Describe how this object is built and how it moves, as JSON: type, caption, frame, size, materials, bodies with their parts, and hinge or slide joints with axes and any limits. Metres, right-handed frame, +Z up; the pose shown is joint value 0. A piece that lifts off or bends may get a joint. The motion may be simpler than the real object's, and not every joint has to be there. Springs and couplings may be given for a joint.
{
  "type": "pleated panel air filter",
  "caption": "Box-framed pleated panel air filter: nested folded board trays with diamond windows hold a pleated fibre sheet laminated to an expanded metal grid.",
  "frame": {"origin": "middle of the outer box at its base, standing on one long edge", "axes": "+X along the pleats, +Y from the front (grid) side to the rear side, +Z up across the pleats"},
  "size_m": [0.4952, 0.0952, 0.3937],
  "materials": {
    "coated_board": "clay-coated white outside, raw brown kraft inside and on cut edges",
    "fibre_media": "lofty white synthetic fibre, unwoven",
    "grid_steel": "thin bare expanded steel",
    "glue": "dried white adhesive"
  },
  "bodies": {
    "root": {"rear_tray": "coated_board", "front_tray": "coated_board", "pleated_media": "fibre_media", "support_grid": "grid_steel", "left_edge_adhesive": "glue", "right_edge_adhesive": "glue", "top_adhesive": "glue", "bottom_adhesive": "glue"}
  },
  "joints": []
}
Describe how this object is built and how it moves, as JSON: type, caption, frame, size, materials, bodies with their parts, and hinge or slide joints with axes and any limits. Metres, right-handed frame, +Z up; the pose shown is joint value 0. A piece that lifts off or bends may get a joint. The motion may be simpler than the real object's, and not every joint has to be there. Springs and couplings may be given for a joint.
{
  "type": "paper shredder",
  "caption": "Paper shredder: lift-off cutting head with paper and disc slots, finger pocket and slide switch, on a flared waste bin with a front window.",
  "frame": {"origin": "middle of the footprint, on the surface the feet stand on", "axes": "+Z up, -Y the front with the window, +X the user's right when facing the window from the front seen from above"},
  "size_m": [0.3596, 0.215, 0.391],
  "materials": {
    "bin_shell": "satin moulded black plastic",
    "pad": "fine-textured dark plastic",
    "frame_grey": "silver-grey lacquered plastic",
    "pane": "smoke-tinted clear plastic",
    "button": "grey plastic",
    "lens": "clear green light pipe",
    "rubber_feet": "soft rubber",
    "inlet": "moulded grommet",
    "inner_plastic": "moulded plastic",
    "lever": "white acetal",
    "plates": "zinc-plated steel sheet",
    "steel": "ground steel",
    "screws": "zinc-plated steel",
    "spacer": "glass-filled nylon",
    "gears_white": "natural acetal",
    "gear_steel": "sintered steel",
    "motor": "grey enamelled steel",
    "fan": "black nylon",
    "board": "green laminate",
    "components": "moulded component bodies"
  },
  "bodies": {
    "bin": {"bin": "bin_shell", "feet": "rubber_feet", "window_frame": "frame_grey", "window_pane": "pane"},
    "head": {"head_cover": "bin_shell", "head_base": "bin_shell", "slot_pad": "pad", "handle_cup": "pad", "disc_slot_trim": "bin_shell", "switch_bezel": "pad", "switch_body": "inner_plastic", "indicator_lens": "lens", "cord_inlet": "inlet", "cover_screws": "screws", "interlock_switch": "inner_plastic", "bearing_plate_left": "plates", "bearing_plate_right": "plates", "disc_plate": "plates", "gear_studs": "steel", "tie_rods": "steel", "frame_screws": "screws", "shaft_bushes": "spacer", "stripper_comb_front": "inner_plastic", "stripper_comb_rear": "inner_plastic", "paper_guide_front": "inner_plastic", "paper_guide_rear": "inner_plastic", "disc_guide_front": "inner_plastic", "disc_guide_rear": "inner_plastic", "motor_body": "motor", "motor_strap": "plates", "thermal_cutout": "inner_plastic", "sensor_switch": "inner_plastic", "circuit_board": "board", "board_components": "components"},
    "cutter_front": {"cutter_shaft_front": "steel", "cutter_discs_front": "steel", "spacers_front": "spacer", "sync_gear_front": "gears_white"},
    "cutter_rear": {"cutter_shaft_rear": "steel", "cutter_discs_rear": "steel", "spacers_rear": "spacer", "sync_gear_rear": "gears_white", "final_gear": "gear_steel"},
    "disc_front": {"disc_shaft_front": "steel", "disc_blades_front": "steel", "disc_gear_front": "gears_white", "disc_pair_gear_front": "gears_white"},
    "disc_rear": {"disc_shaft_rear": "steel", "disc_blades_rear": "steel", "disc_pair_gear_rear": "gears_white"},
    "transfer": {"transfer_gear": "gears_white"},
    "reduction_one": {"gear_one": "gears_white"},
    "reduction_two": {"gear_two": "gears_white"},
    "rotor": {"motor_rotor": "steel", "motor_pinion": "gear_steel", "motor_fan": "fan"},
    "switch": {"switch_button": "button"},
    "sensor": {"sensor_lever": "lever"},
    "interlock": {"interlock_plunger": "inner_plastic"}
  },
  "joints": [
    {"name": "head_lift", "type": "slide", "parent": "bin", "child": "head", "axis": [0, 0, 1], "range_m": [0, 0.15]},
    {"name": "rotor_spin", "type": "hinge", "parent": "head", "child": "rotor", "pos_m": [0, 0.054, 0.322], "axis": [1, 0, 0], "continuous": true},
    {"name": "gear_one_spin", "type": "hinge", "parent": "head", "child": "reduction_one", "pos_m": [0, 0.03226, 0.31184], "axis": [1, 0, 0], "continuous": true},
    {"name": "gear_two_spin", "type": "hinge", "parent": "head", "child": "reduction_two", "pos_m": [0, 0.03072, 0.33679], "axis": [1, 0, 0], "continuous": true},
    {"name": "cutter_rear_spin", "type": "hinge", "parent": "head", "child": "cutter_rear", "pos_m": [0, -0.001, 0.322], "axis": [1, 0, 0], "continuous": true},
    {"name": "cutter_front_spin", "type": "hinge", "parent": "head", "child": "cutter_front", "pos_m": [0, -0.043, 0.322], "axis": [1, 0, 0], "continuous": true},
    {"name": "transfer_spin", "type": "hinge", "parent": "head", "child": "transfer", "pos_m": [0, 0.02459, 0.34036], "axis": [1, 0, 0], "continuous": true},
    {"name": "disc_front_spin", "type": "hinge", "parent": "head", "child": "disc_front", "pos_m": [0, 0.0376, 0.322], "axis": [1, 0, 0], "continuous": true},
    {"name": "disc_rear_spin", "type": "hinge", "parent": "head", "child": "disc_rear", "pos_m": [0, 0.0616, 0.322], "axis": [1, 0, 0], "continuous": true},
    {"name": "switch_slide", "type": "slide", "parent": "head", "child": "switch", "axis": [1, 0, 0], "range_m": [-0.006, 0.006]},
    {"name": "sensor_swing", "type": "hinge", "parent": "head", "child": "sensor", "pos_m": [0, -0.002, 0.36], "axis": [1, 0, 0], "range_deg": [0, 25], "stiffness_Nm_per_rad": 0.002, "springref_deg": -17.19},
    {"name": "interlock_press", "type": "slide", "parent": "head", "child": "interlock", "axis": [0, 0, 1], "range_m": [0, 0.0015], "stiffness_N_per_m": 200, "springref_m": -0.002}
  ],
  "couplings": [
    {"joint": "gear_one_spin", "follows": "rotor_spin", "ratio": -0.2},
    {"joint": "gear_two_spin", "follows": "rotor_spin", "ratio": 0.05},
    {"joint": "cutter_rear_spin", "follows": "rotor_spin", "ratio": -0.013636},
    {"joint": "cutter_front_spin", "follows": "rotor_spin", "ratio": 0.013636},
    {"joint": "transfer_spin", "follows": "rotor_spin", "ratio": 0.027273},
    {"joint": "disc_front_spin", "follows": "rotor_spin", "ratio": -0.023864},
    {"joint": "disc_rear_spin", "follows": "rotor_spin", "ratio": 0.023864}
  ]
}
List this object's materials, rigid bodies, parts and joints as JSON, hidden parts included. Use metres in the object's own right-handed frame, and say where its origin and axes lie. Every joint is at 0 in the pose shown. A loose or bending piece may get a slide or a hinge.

§ WRITTEN EXERCISE:
Copy the material above back out, exactly as written.

§ TASK RESULT:
Describe how this object is built and how it moves, as JSON: type, caption, frame, size, materials, bodies with their parts, and hinge or slide joints with axes and any limits. Metres, right-handed frame, +Z up; the pose shown is joint value 0. A piece that lifts off or bends may get a joint. The motion may be simpler than the real object's, and not every joint has to be there. Springs and couplings may be given for a joint.
{
  "type": "pleated panel air filter",
  "caption": "Box-framed pleated panel air filter: nested folded board trays with diamond windows hold a pleated fibre sheet laminated to an expanded metal grid.",
  "frame": {"origin": "middle of the outer box at its base, standing on one long edge", "axes": "+X along the pleats, +Y from the front (grid) side to the rear side, +Z up across the pleats"},
  "size_m": [0.4952, 0.0952, 0.3937],
  "materials": {
    "coated_board": "clay-coated white outside, raw brown kraft inside and on cut edges",
    "fibre_media": "lofty white synthetic fibre, unwoven",
    "grid_steel": "thin bare expanded steel",
    "glue": "dried white adhesive"
  },
  "bodies": {
    "root": {"rear_tray": "coated_board", "front_tray": "coated_board", "pleated_media": "fibre_media", "support_grid": "grid_steel", "left_edge_adhesive": "glue", "right_edge_adhesive": "glue", "top_adhesive": "glue", "bottom_adhesive": "glue"}
  },
  "joints": []
}
Describe how this object is built and how it moves, as JSON: type, caption, frame, size, materials, bodies with their parts, and hinge or slide joints with axes and any limits. Metres, right-handed frame, +Z up; the pose shown is joint value 0. A piece that lifts off or bends may get a joint. The motion may be simpler than the real object's, and not every joint has to be there. Springs and couplings may be given for a joint.
{
  "type": "paper shredder",
  "caption": "Paper shredder: lift-off cutting head with paper and disc slots, finger pocket and slide switch, on a flared waste bin with a front window.",
  "frame": {"origin": "middle of the footprint, on the surface the feet stand on", "axes": "+Z up, -Y the front with the window, +X the user's right when facing the window from the front seen from above"},
  "size_m": [0.3596, 0.215, 0.391],
  "materials": {
    "bin_shell": "satin moulded black plastic",
    "pad": "fine-textured dark plastic",
    "frame_grey": "silver-grey lacquered plastic",
    "pane": "smoke-tinted clear plastic",
    "button": "grey plastic",
    "lens": "clear green light pipe",
    "rubber_feet": "soft rubber",
    "inlet": "moulded grommet",
    "inner_plastic": "moulded plastic",
    "lever": "white acetal",
    "plates": "zinc-plated steel sheet",
    "steel": "ground steel",
    "screws": "zinc-plated steel",
    "spacer": "glass-filled nylon",
    "gears_white": "natural acetal",
    "gear_steel": "sintered steel",
    "motor": "grey enamelled steel",
    "fan": "black nylon",
    "board": "green laminate",
    "components": "moulded component bodies"
  },
  "bodies": {
    "bin": {"bin": "bin_shell", "feet": "rubber_feet", "window_frame": "frame_grey", "window_pane": "pane"},
    "head": {"head_cover": "bin_shell", "head_base": "bin_shell", "slot_pad": "pad", "handle_cup": "pad", "disc_slot_trim": "bin_shell", "switch_bezel": "pad", "switch_body": "inner_plastic", "indicator_lens": "lens", "cord_inlet": "inlet", "cover_screws": "screws", "interlock_switch": "inner_plastic", "bearing_plate_left": "plates", "bearing_plate_right": "plates", "disc_plate": "plates", "gear_studs": "steel", "tie_rods": "steel", "frame_screws": "screws", "shaft_bushes": "spacer", "stripper_comb_front": "inner_plastic", "stripper_comb_rear": "inner_plastic", "paper_guide_front": "inner_plastic", "paper_guide_rear": "inner_plastic", "disc_guide_front": "inner_plastic", "disc_guide_rear": "inner_plastic", "motor_body": "motor", "motor_strap": "plates", "thermal_cutout": "inner_plastic", "sensor_switch": "inner_plastic", "circuit_board": "board", "board_components": "components"},
    "cutter_front": {"cutter_shaft_front": "steel", "cutter_discs_front": "steel", "spacers_front": "spacer", "sync_gear_front": "gears_white"},
    "cutter_rear": {"cutter_shaft_rear": "steel", "cutter_discs_rear": "steel", "spacers_rear": "spacer", "sync_gear_rear": "gears_white", "final_gear": "gear_steel"},
    "disc_front": {"disc_shaft_front": "steel", "disc_blades_front": "steel", "disc_gear_front": "gears_white", "disc_pair_gear_front": "gears_white"},
    "disc_rear": {"disc_shaft_rear": "steel", "disc_blades_rear": "steel", "disc_pair_gear_rear": "gears_white"},
    "transfer": {"transfer_gear": "gears_white"},
    "reduction_one": {"gear_one": "gears_white"},
    "reduction_two": {"gear_two": "gears_white"},
    "rotor": {"motor_rotor": "steel", "motor_pinion": "gear_steel", "motor_fan": "fan"},
    "switch": {"switch_button": "button"},
    "sensor": {"sensor_lever": "lever"},
    "interlock": {"interlock_plunger": "inner_plastic"}
  },
  "joints": [
    {"name": "head_lift", "type": "slide", "parent": "bin", "child": "head", "axis": [0, 0, 1], "range_m": [0, 0.15]},
    {"name": "rotor_spin", "type": "hinge", "parent": "head", "child": "rotor", "pos_m": [0, 0.054, 0.322], "axis": [1, 0, 0], "continuous": true},
    {"name": "gear_one_spin", "type": "hinge", "parent": "head", "child": "reduction_one", "pos_m": [0, 0.03226, 0.31184], "axis": [1, 0, 0], "continuous": true},
    {"name": "gear_two_spin", "type": "hinge", "parent": "head", "child": "reduction_two", "pos_m": [0, 0.03072, 0.33679], "axis": [1, 0, 0], "continuous": true},
    {"name": "cutter_rear_spin", "type": "hinge", "parent": "head", "child": "cutter_rear", "pos_m": [0, -0.001, 0.322], "axis": [1, 0, 0], "continuous": true},
    {"name": "cutter_front_spin", "type": "hinge", "parent": "head", "child": "cutter_front", "pos_m": [0, -0.043, 0.322], "axis": [1, 0, 0], "continuous": true},
    {"name": "transfer_spin", "type": "hinge", "parent": "head", "child": "transfer", "pos_m": [0, 0.02459, 0.34036], "axis": [1, 0, 0], "continuous": true},
    {"name": "disc_front_spin", "type": "hinge", "parent": "head", "child": "disc_front", "pos_m": [0, 0.0376, 0.322], "axis": [1, 0, 0], "continuous": true},
    {"name": "disc_rear_spin", "type": "hinge", "parent": "head", "child": "disc_rear", "pos_m": [0, 0.0616, 0.322], "axis": [1, 0, 0], "continuous": true},
    {"name": "switch_slide", "type": "slide", "parent": "head", "child": "switch", "axis": [1, 0, 0], "range_m": [-0.006, 0.006]},
    {"name": "sensor_swing", "type": "hinge", "parent": "head", "child": "sensor", "pos_m": [0, -0.002, 0.36], "axis": [1, 0, 0], "range_deg": [0, 25], "stiffness_Nm_per_rad": 0.002, "springref_deg": -17.19},
    {"name": "interlock_press", "type": "slide", "parent": "head", "child": "interlock", "axis": [0, 0, 1], "range_m": [0, 0.0015], "stiffness_N_per_m": 200, "springref_m": -0.002}
  ],
  "couplings": [
    {"joint": "gear_one_spin", "follows": "rotor_spin", "ratio": -0.2},
    {"joint": "gear_two_spin", "follows": "rotor_spin", "ratio": 0.05},
    {"joint": "cutter_rear_spin", "follows": "rotor_spin", "ratio": -0.013636},
    {"joint": "cutter_front_spin", "follows": "rotor_spin", "ratio": 0.013636},
    {"joint": "transfer_spin", "follows": "rotor_spin", "ratio": 0.027273},
    {"joint": "disc_front_spin", "follows": "rotor_spin", "ratio": -0.023864},
    {"joint": "disc_rear_spin", "follows": "rotor_spin", "ratio": 0.023864}
  ]
}
List this object's materials, rigid bodies, parts and joints as JSON, hidden parts included. Use metres in the object's own right-handed frame, and say where its origin and axes lie. Every joint is at 0 in the pose shown. A loose or bending piece may get a slide or a hinge.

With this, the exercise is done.